Pyramid deal depends on tax breaks by end of year

The old Steelcase pyramid in Gaines Township. (Nov. 16, 2015.)


LANSING, Mich. (WOOD) — A make-or-break deadline is looming to approve tax exemptions that would cement a Nevada-based technology company’s plans to move into the former Steelcase pyramid in Kent County.

The $5 billion project could create about 1,000 new jobs, about half generated by Switch and its regional SUPERNAP data center and the other half by the cloud storage company’s customers, which include Google, Amazon, eBay and more.

The move hinges on the state legislature passing tax exemptions, and it doesn’t seem like a rubber stamp is hovering anywhere near the bills in question.

The legislature is set to go home in mid-December. Switch says it wants the bills passed before that happens.

“They want to get done, but they need to make a decision and they need to make it fast,” Switch’s Lansing-based spokesman Roger Martin said Tuesday.

A more likely scenario would have lawmakers picking up the debate over the exemptions when they come back after the New Year. That’s not good enough, Switch says.

So would Switch really walk away if the bills aren’t OK’d before the end of the year?

“That is the position. Yes,” Martin said.
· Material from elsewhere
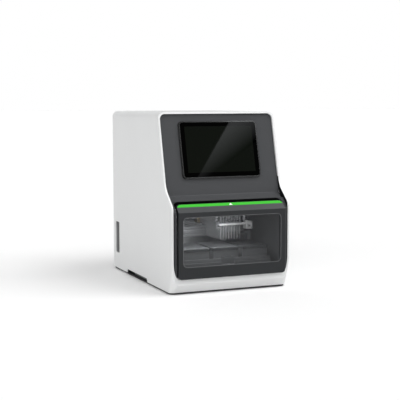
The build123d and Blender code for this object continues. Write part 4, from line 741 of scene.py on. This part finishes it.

An executive with Switch on Tuesday told the House Committee on Tax Policy that Michigan wasn’t even on the list of choices when the company first began looking for a location for its East Coast hub. At least two other states were being considered.

But then Switch heard about the vacant pyramid, located off East Paris Avenue and 60th Street in Gaines Township, and paid a visit to check it out.

“When we went there, we fell in love with Grand Rapids and we fell in love with Michigan,” Switch Executive Vice President Jason Mendenhall said.

But it appears that love is only as strong as the tax breaks.

“The price is to forgo sales, use and personal property tax revenue that we are currently not collecting and will never collect if the company chooses to go to another state,” state Rep. Rob VerHeulen, R-Walker, explained.

He is co-sponsoring the legislation required for the tax breaks.

But fellow committee members had a number of questions. Some echoed concerns over the appearance of offering so-called corporate welfare. Others are concerned about picking winners and losers by way of tax policy, something one member said the state has been trying to move away from.

“We’re starting again down a path of targeting industries, targeting companies rather than just trying to make our state as attractive as possible,” Rep. Jim Townsend, D-Royal Oak, said.

“The benefit here in my mind greatly outweighed some of the concerns I had in those areas,” said Rep. Andy Schor, D-Lansing, another sponsor of the legislation.

But what about that deadline?

The legislature could stay in session longer than its scheduled recess in mid-December if progress is being made, but that seems unlikely. And at that point, one member said, the deal with Switch would be just as unlikely.

“If we don’t have it done by then, I would have no reason to believe that they won’t walk away,” Rep. Ken Yonker, R-Caledonia, said.